Les Nuits ne se résument pas à quelques schémas figés ; les récits exigent des lectures multiples et renouvelées. Prenons, par exemple, la représentation de la femme qui y est véhiculée. Souvent associée à des traits négatifs ou maléfiques, elle est aussi le symbole de la sagesse et de l’intelligence. De même, la relation entre Schéhérazade et Shahrayār n’est pas réductible à un rapport de pouvoir entre les sexes ; c’est aussi la manifestation des liens complexes entre l’intellectuel et l’autorité. L’idée sous-tendue par toutes les Nuits se résume à mon sens à celle-ci : la libération par la connaissance. 

Le roman abandonne-t-il, à la fin, la recherche originelle du conte ?

La narratrice cherchait moins à retrouver le texte originel du conte qu’à surtout détecter et explorer les ajouts et les déformations que conteurs et copistes avaient introduits au fil du temps ; sa quête consiste à combler les lacunes du récit afin de le ressusciter. En voulant s’acquitter de cette mission, la narratrice fait revivre la puissance magique des mots, questionne l’étrange et le merveilleux et se pose en légitime concurrente de Schéhérazade.

Quelles influences traversent votre écriture ? 

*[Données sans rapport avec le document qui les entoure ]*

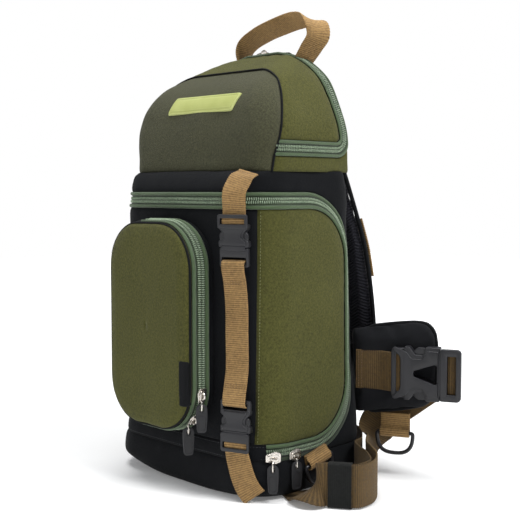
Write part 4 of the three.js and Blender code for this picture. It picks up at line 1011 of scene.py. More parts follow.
piece = to_object("side_tab", label["at"] + label["out"] * proud[:, None], label.faces, label["weave"])
dressed(thickened(piece, 1.2), BINDING, "black_fabric", "pocket_tab")


# Webbing

def catmull_rom(rows, t):
    """Centripetal Catmull-Rom through rows of points, t from 0 to 1."""
    last = len(rows) - 1
    i = min(last - 1, int(t * last))
    w = t * last - i
    p1, p2 = rows[i], rows[i + 1]
    p0 = rows[i - 1] if i > 0 else 2 * rows[0] - rows[1]
    p3 = rows[i + 2] if i + 2 <= last else 2 * rows[last] - rows[last - 1]
    d0, d1, d2 = (max(1e-4, float((b - a) @ (b - a)) ** 0.25) for a, b in ((p0, p1), (p1, p2), (p2, p3)))
    t1 = ((p1 - p0) / d0 - (p2 - p0) / (d0 + d1) + (p2 - p1) / d1) * d1
    t2 = ((p2 - p1) / d1 - (p3 - p1) / (d1 + d2) + (p3 - p2) / d2) * d1
    return p1 + t1 * w + (3 * (p2 - p1) - 2 * t1 - t2) * w**2 + (2 * (p1 - p2) + t1 + t2) * w**3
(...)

Il est difficile de dégager des influences bien déterminées. Je crois que l’héritage religieux et métaphysique a participé à ma formation ainsi que la culture populaire en Égypte. J’ai passé mon enfance, dans les années 80, dans un village de la région du Delta où les histoires des fantômes et des djinns qui hantent le Nil ne sont pas considérées comme des événements merveilleux mais comme des éléments de la vie quotidienne. Les histoires les plus étranges sont ordinaires et ne suscitent pas d’interrogations. La coexistence de ces deux mondes n’a rien de contradictoire. J’ai aussi une dette littéraire envers des auteurs comme Borges, Carlos Fuentes, Julio Cortázar, Italo Calvino, ou à Farid-al dīn al-‘Aṭṭār ou Al-Mutanabbī. Il me plaît d’ailleurs d’imaginer que l’ombre d’Abū al-‘Alā’ al-Ma‘arrī plane d’une certaine façon sur le Mont Émeraude.